I've long maintained that Young & Innocent might be my favourite Hitchcock film, I rated it 10/10 when we saw it at the BFI in 2012 - but the big screen is invariably worth a point or two on a score. It's probably not a 10 film - and probably not my favourite Hitch film - not with The 39 Steps and The Lady Vanishes in the frame. But it's still a sweet and wonderfully paced gem.

The plot is shallow and won't hold up to too much scrutiny - but of course the plot is not the most important thing in a Hitch film. The leads are adorable, Nova is so funny and enthusiastic, and Derrick pulls off the charming male lead that Hitch's British films did so well. The sets are fantastic, particularly the mill. The car falling into the mine workings is genuinely hair raising stuff. And scattered around all of this are charming little set pieces - the Burgoyne family meals, Erica trying to clean up Robert's wounds after a brawl, and lots of lovely throwaway lines -

"I left my papers in the car go and get them for me."

"Get them yourself!"

"Well, ordinarily I would but if I was seen beside that thing I'd have to resign."

"Towser, we've left Towser behind!"

"It's all right, he's keeping up."

"I think it's very nice to have ladies company for a change."

"Don't you have lots of it? I thought lorries were very popular."

"We've got to get a look somehow."

"What about dancing around?"

"Can you dance?"

"No, of course not, duckie, but I don't mind having a go. It's only half walking, anyway."

BUT the best bit doesn't have Nova or Derrick, or sets or cranes, or hair-raising thrills! No, the best bit is a beautiful model shot when they arrive in town trying to locate Old Will the china mender. It has trains and bridges and buildings and ends on lovely little model versions of Erica and Robert.

Young and Innocent (1937)

You can show me all the flashy CGI you like but there is nothing more beautiful than a model shot like this one - I've probably said it before but I will again. A model is a real thing, it exists in real space and is shot with real film and even if it doesn't look perfect it always looks real. CGI might look more accurate (although often doesn't) but it never looks real.
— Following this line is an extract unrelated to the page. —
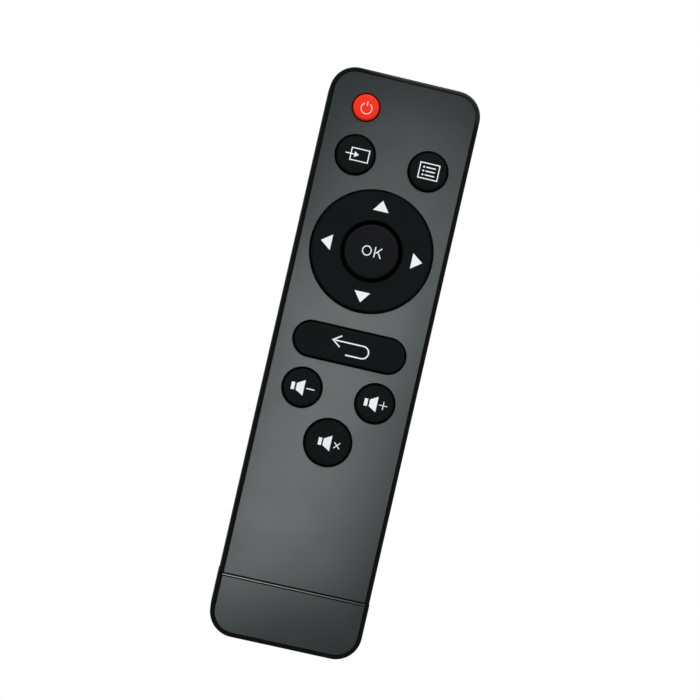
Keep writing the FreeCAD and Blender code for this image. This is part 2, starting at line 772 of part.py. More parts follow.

That famous crane shot in the Grand Hotel is pure brilliance - Hitch throws it in so casually and the timing of the twitch is perfect - not because it's a revelation, we already know who the murderer is, we know where he's sitting and we know he's got a twitch, and is going to twitch. So Hitch is giving us all of this for kicks! It's a freebie "I'm not telling you anything, I'm just showing you how good film can be.

That crane shot!

Young and Innocent is wonderful. No, it's not my fave Hitchcock film, but I'll never get tired of watching it.